*Listing*.
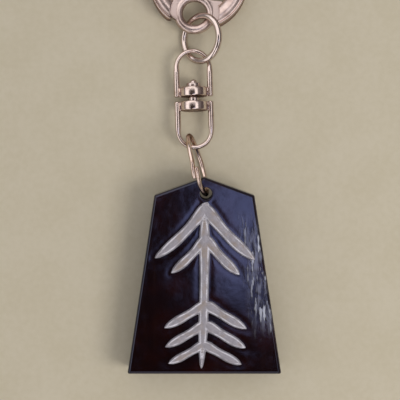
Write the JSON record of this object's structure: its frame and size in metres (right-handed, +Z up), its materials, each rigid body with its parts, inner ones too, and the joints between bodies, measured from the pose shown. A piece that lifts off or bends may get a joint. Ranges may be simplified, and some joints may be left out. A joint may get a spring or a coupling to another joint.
{
  "type": "shogi piece key holder",
  "caption": "Large lacquered wooden shogi piece with a raised arrow mark, hung by jump rings and a swivel from an oval gate key ring, lying on its back.",
  "frame": {"origin": "on the table, below the middle of the whole object's bounding box as it lies on its back", "axes": "+Y from the foot of the piece to the key ring, +X to the right seen from above, +Z up from the table"},
  "size_m": [0.0374, 0.1204, 0.0159],
  "materials": {
    "lacquered_wood": "dark brown-black lacquer, high gloss, slightly rippled",
    "raised_lacquer": "thick pale silver-beige lacquer strokes, satin gloss",
    "warm_plated_wire": "polished, warm plating",
    "nickel_plate": "polished, faintly rose nickel plating",
    "nickel_wire": "polished nickel-plated wire",
    "rivet_steel": "polished",
    "spring_steel": "bare spring wire"
  },
  "bodies": {
    "piece": {"piece_body": "lacquered_wood", "raised_arrow": "raised_lacquer"},
    "lower_ring": {"lower_jump_ring": "warm_plated_wire"},
    "swivel_lower": {"swivel_lower_eye": "nickel_plate", "swivel_rivet": "rivet_steel"},
    "swivel_upper": {"swivel_upper_eye": "nickel_plate"},
    "upper_ring": {"upper_jump_ring": "nickel_wire"},
    "key_ring": {"key_ring_body": "nickel_plate", "gate_pin": "rivet_steel", "gate_spring": "spring_steel"},
    "gate": {"key_ring_gate": "nickel_plate"}
  },
  "joints": [
    {"name": "ring_swing", "type": "hinge", "parent": "piece", "child": "lower_ring", "pos_m": [0.0004, -0.01623, 0.00737], "axis": [0, -0.0669, 0.9978], "range_deg": [-76, 44]},
    {"name": "chain_lift", "type": "hinge", "parent": "lower_ring", "child": "swivel_lower", "pos_m": [-0.00164, -0.0094, 0.00793], "axis": [0.9519, 0.273, 0.1392], "range_deg": [0, 160]},
    {"name": "swivel_spin", "type": "hinge", "parent": "swivel_lower", "child": "swivel_upper", "pos_m": [-0.00219, -0.00492, 0.00382], "axis": [-0.0314, 0.9991, -0.0282], "continuous": true},
    {"name": "upper_ring_turn", "type": "hinge", "parent": "swivel_upper", "child": "upper_ring", "pos_m": [-0.00074, 0.0219, 0.00436], "axis": [-0.6428, 0, 0.766], "range_deg": [-68, 30]},
    {"name": "key_ring_swing", "type": "hinge", "parent": "upper_ring", "child": "key_ring", "pos_m": [-0.00183, 0.0273, 0.00345], "axis": [0.0036, 0.0296, 0.9996], "range_deg": [-30, 30]},
    {"name": "gate_open", "type": "hinge", "parent": "key_ring", "child": "gate", "pos_m": [0.00851, 0.03487, 0.00321], "axis": [0.0036, 0.0296, 0.9996], "range_deg": [0, 30], "stiffness_Nm_per_rad": 0.004, "springref_deg": -17.19}
  ]
}
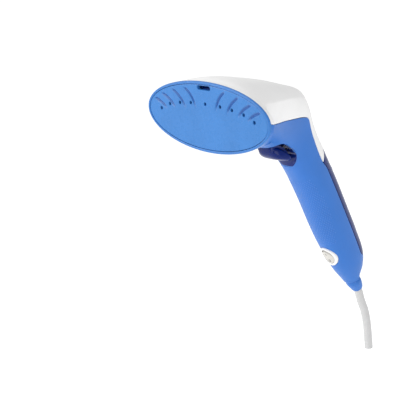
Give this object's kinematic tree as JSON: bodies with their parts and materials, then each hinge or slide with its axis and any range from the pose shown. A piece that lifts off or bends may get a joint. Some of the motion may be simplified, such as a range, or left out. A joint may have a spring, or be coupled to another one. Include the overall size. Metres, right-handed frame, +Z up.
{
  "type": "handheld steamer",
  "caption": "Handheld garment steamer: an oval steam plate on a tapering head, a finger trigger under it and a slanting handle with a lift-off water tank, rocker switch and cord.",
  "frame": {"origin": "middle of the hand grip, on the axis of the handle", "axes": "-Y the way the steam plate faces, +Z up with the plate upright, +X the side towards which the thermal fuse sits"},
  "size_m": [0.144, 0.1818, 0.2888],
  "materials": {
    "blue_plastic": "satin moulded ABS",
    "white_plastic": "glossy moulded ABS",
    "plate_blue": "smooth coated aluminium",
    "navy_plastic": "polished",
    "tank_plastic": "polished, translucent",
    "switch_white": "satin",
    "cord_white": "smooth PVC sheath",
    "cast_aluminium": "as cast",
    "steel": "plated",
    "pump_iron": "laminated iron with a wound bobbin",
    "brass": "turned",
    "silicone": "silicone rubber",
    "clear_hose": "milky silicone",
    "insulator": "mica and glass fibre sheet",
    "chassis_grey": "glass-filled moulding",
    "board_green": "solder mask",
    "black_plastic": "moulded",
    "red_wire": "silicone sleeving",
    "blue_wire": "silicone sleeving"
  },
  "bodies": {
    "steamer_body": {"head_cover": "white_plastic", "body_shell": "blue_plastic", "plate_frame": "blue_plastic", "steam_plate": "plate_blue", "brush_socket": "navy_plastic", "chamber_gasket": "silicone", "steam_chamber": "cast_aluminium", "chamber_lid": "cast_aluminium", "heating_element": "steel", "thermostat": "black_plastic", "thermal_fuse": "insulator", "inlet_nozzle": "brass", "heat_shield": "insulator", "trigger_bracket": "chassis_grey", "trigger_pin": "steel", "trigger_spring": "steel", "microswitch": "black_plastic", "handle_chassis": "chassis_grey", "tank_seal": "silicone", "pump_coil": "pump_iron", "pump_barrel": "clear_hose", "suction_hose": "clear_hose", "chamber_hose": "clear_hose", "control_board": "board_green", "relay": "blue_wire", "capacitor": "navy_plastic", "element_wire_left": "red_wire", "element_wire_right": "blue_wire", "live_wire": "red_wire", "neutral_wire": "blue_wire", "switch_bezel": "switch_white", "switch_housing": "black_plastic", "strain_relief": "blue_plastic", "power_cord": "cord_white", "cord_clamp": "chassis_grey", "chamber_screw_1": "steel", "lid_screw_1": "steel", "chassis_screw_1": "steel", "chamber_screw_2": "steel", "lid_screw_2": "steel", "chassis_screw_2": "steel", "chamber_screw_3": "steel", "lid_screw_3": "steel", "chassis_screw_3": "steel", "chamber_screw_4": "steel", "lid_screw_4": "steel", "chassis_screw_4": "steel", "cover_screw_left": "steel", "cover_screw_right": "steel", "clamp_screw_left": "steel", "clamp_screw_right": "steel"},
    "tank": {"water_tank": "tank_plastic"},
    "cap": {"filler_cap": "navy_plastic"},
    "trigger": {"trigger": "navy_plastic"},
    "rocker": {"power_rocker": "switch_white"},
    "button": {"microswitch_button": "navy_plastic"}
  },
  "joints": [
    {"name": "trigger_hinge", "type": "hinge", "parent": "steamer_body", "child": "trigger", "pos_m": [0, -0.06545, 0.06961], "axis": [1, 0, 0], "range_deg": [0, 6], "stiffness_Nm_per_rad": 0.6, "springref_deg": -8.59, "deforming": ["trigger_spring"]},
    {"name": "microswitch_plunge", "type": "slide", "parent": "steamer_body", "child": "button", "axis": [0, 0, 1], "range_m": [0, 0.002]},
    {"name": "power_rock", "type": "hinge", "parent": "steamer_body", "child": "rocker", "pos_m": [0, 0.00794, -0.05116], "axis": [-1, 0, 0], "range_deg": [0, 12]},
    {"name": "tank_slide", "type": "slide", "parent": "steamer_body", "child": "tank", "axis": [0, 0.9085, 0.4179], "range_m": [0, 0.045]},
    {"name": "filler_cap_hinge", "type": "hinge", "parent": "tank", "child": "cap", "pos_m": [0, 0.01229, 0.02106], "axis": [-1, 0, 0], "range_deg": [0, 90]}
  ],
  "couplings": [
    {"joint": "microswitch_plunge", "follows": "trigger_hinge", "m_per_rad": 0.018}
  ]
}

*Set task*. Repeat all the entries word for word.

*The answer*.
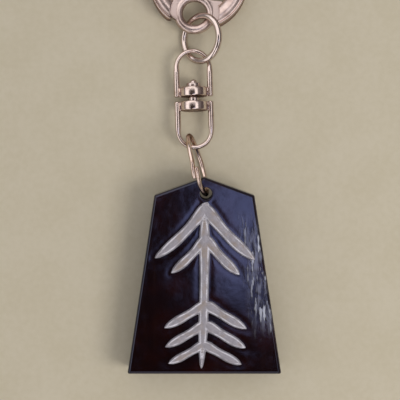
Write the JSON record of this object's structure: its frame and size in metres (right-handed, +Z up), its materials, each rigid body with its parts, inner ones too, and the joints between bodies, measured from the pose shown. A piece that lifts off or bends may get a joint. Ranges may be simplified, and some joints may be left out. A joint may get a spring or a coupling to another joint.
{
  "type": "shogi piece key holder",
  "caption": "Large lacquered wooden shogi piece with a raised arrow mark, hung by jump rings and a swivel from an oval gate key ring, lying on its back.",
  "frame": {"origin": "on the table, below the middle of the whole object's bounding box as it lies on its back", "axes": "+Y from the foot of the piece to the key ring, +X to the right seen from above, +Z up from the table"},
  "size_m": [0.0374, 0.1204, 0.0159],
  "materials": {
    "lacquered_wood": "dark brown-black lacquer, high gloss, slightly rippled",
    "raised_lacquer": "thick pale silver-beige lacquer strokes, satin gloss",
    "warm_plated_wire": "polished, warm plating",
    "nickel_plate": "polished, faintly rose nickel plating",
    "nickel_wire": "polished nickel-plated wire",
    "rivet_steel": "polished",
    "spring_steel": "bare spring wire"
  },
  "bodies": {
    "piece": {"piece_body": "lacquered_wood", "raised_arrow": "raised_lacquer"},
    "lower_ring": {"lower_jump_ring": "warm_plated_wire"},
    "swivel_lower": {"swivel_lower_eye": "nickel_plate", "swivel_rivet": "rivet_steel"},
    "swivel_upper": {"swivel_upper_eye": "nickel_plate"},
    "upper_ring": {"upper_jump_ring": "nickel_wire"},
    "key_ring": {"key_ring_body": "nickel_plate", "gate_pin": "rivet_steel", "gate_spring": "spring_steel"},
    "gate": {"key_ring_gate": "nickel_plate"}
  },
  "joints": [
    {"name": "ring_swing", "type": "hinge", "parent": "piece", "child": "lower_ring", "pos_m": [0.0004, -0.01623, 0.00737], "axis": [0, -0.0669, 0.9978], "range_deg": [-76, 44]},
    {"name": "chain_lift", "type": "hinge", "parent": "lower_ring", "child": "swivel_lower", "pos_m": [-0.00164, -0.0094, 0.00793], "axis": [0.9519, 0.273, 0.1392], "range_deg": [0, 160]},
    {"name": "swivel_spin", "type": "hinge", "parent": "swivel_lower", "child": "swivel_upper", "pos_m": [-0.00219, -0.00492, 0.00382], "axis": [-0.0314, 0.9991, -0.0282], "continuous": true},
    {"name": "upper_ring_turn", "type": "hinge", "parent": "swivel_upper", "child": "upper_ring", "pos_m": [-0.00074, 0.0219, 0.00436], "axis": [-0.6428, 0, 0.766], "range_deg": [-68, 30]},
    {"name": "key_ring_swing", "type": "hinge", "parent": "upper_ring", "child": "key_ring", "pos_m": [-0.00183, 0.0273, 0.00345], "axis": [0.0036, 0.0296, 0.9996], "range_deg": [-30, 30]},
    {"name": "gate_open", "type": "hinge", "parent": "key_ring", "child": "gate", "pos_m": [0.00851, 0.03487, 0.00321], "axis": [0.0036, 0.0296, 0.9996], "range_deg": [0, 30], "stiffness_Nm_per_rad": 0.004, "springref_deg": -17.19}
  ]
}
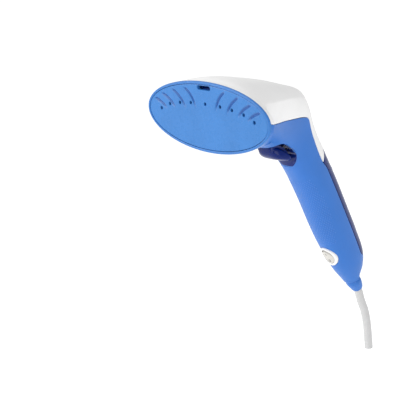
Give this object's kinematic tree as JSON: bodies with their parts and materials, then each hinge or slide with its axis and any range from the pose shown. A piece that lifts off or bends may get a joint. Some of the motion may be simplified, such as a range, or left out. A joint may have a spring, or be coupled to another one. Include the overall size. Metres, right-handed frame, +Z up.
{
  "type": "handheld steamer",
  "caption": "Handheld garment steamer: an oval steam plate on a tapering head, a finger trigger under it and a slanting handle with a lift-off water tank, rocker switch and cord.",
  "frame": {"origin": "middle of the hand grip, on the axis of the handle", "axes": "-Y the way the steam plate faces, +Z up with the plate upright, +X the side towards which the thermal fuse sits"},
  "size_m": [0.144, 0.1818, 0.2888],
  "materials": {
    "blue_plastic": "satin moulded ABS",
    "white_plastic": "glossy moulded ABS",
    "plate_blue": "smooth coated aluminium",
    "navy_plastic": "polished",
    "tank_plastic": "polished, translucent",
    "switch_white": "satin",
    "cord_white": "smooth PVC sheath",
    "cast_aluminium": "as cast",
    "steel": "plated",
    "pump_iron": "laminated iron with a wound bobbin",
    "brass": "turned",
    "silicone": "silicone rubber",
    "clear_hose": "milky silicone",
    "insulator": "mica and glass fibre sheet",
    "chassis_grey": "glass-filled moulding",
    "board_green": "solder mask",
    "black_plastic": "moulded",
    "red_wire": "silicone sleeving",
    "blue_wire": "silicone sleeving"
  },
  "bodies": {
    "steamer_body": {"head_cover": "white_plastic", "body_shell": "blue_plastic", "plate_frame": "blue_plastic", "steam_plate": "plate_blue", "brush_socket": "navy_plastic", "chamber_gasket": "silicone", "steam_chamber": "cast_aluminium", "chamber_lid": "cast_aluminium", "heating_element": "steel", "thermostat": "black_plastic", "thermal_fuse": "insulator", "inlet_nozzle": "brass", "heat_shield": "insulator", "trigger_bracket": "chassis_grey", "trigger_pin": "steel", "trigger_spring": "steel", "microswitch": "black_plastic", "handle_chassis": "chassis_grey", "tank_seal": "silicone", "pump_coil": "pump_iron", "pump_barrel": "clear_hose", "suction_hose": "clear_hose", "chamber_hose": "clear_hose", "control_board": "board_green", "relay": "blue_wire", "capacitor": "navy_plastic", "element_wire_left": "red_wire", "element_wire_right": "blue_wire", "live_wire": "red_wire", "neutral_wire": "blue_wire", "switch_bezel": "switch_white", "switch_housing": "black_plastic", "strain_relief": "blue_plastic", "power_cord": "cord_white", "cord_clamp": "chassis_grey", "chamber_screw_1": "steel", "lid_screw_1": "steel", "chassis_screw_1": "steel", "chamber_screw_2": "steel", "lid_screw_2": "steel", "chassis_screw_2": "steel", "chamber_screw_3": "steel", "lid_screw_3": "steel", "chassis_screw_3": "steel", "chamber_screw_4": "steel", "lid_screw_4": "steel", "chassis_screw_4": "steel", "cover_screw_left": "steel", "cover_screw_right": "steel", "clamp_screw_left": "steel", "clamp_screw_right": "steel"},
    "tank": {"water_tank": "tank_plastic"},
    "cap": {"filler_cap": "navy_plastic"},
    "trigger": {"trigger": "navy_plastic"},
    "rocker": {"power_rocker": "switch_white"},
    "button": {"microswitch_button": "navy_plastic"}
  },
  "joints": [
    {"name": "trigger_hinge", "type": "hinge", "parent": "steamer_body", "child": "trigger", "pos_m": [0, -0.06545, 0.06961], "axis": [1, 0, 0], "range_deg": [0, 6], "stiffness_Nm_per_rad": 0.6, "springref_deg": -8.59, "deforming": ["trigger_spring"]},
    {"name": "microswitch_plunge", "type": "slide", "parent": "steamer_body", "child": "button", "axis": [0, 0, 1], "range_m": [0, 0.002]},
    {"name": "power_rock", "type": "hinge", "parent": "steamer_body", "child": "rocker", "pos_m": [0, 0.00794, -0.05116], "axis": [-1, 0, 0], "range_deg": [0, 12]},
    {"name": "tank_slide", "type": "slide", "parent": "steamer_body", "child": "tank", "axis": [0, 0.9085, 0.4179], "range_m": [0, 0.045]},
    {"name": "filler_cap_hinge", "type": "hinge", "parent": "tank", "child": "cap", "pos_m": [0, 0.01229, 0.02106], "axis": [-1, 0, 0], "range_deg": [0, 90]}
  ],
  "couplings": [
    {"joint": "microswitch_plunge", "follows": "trigger_hinge", "m_per_rad": 0.018}
  ]
}